Water rescuers are pleading with the public to take extra care around open water and where possible only swim in supervised pools.

The stress levels are definitely heightened when you get a call that someone is in trouble in the water. The first thing that goes through your mind is time. Will you get there with enough time to help them?

Watch Manager Richard Taylor

Firefighters from Tamworth Community Fire Station have spoken out about the stress and emotional impact of attending a water rescue incident. The heartfelt plea comes as part of the national Water Safety and Drowning Prevention Campaign which started on Monday, April 29, and the message of the project is clear; to Be Water Aware. 

Watch Manager Richard Taylor said: “The stress levels are definitely heightened when you get a call that someone is in trouble in the water. The first thing that goes through your mind is time. Will you get there with enough time to help them? That’s why I want to cover as much of the area as possible as quickly as possible when searching for someone in the water. 

“We went to an incident not that long ago where a teenager got into difficulty just having a swim with his friends during the heatwave and he tragically lost his life. 

“Please, no matter how inviting the water seems, remember that swimming in open water is dangerous, enjoy the water safely where there are people on hand to ensure you are safe, and there are no hidden hazards lurking underneath. You never know how fast underlying current or how cold the water actually is, regardless of how hot the weather may be.”

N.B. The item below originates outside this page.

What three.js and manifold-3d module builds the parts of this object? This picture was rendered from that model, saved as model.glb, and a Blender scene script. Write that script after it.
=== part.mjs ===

Follow these safety tips to stay safe by water: 

Having a Drink:

  • Stay with a group of people
  • Avoid walking near open water
  • Get a taxi home
  • Never swim when intoxicated.

Tempted to swim: 

  • Only swim in properly supervised pools
  • Never swim in open bodies of water
  • It is difficult to tell how deep water is
  • There are hidden/unseen hazards under the surface. It is easy to get tangled in rubbish, debris and plant life under the water
  • The temperature of the water can often be colder than expected and can lead to cold water shock.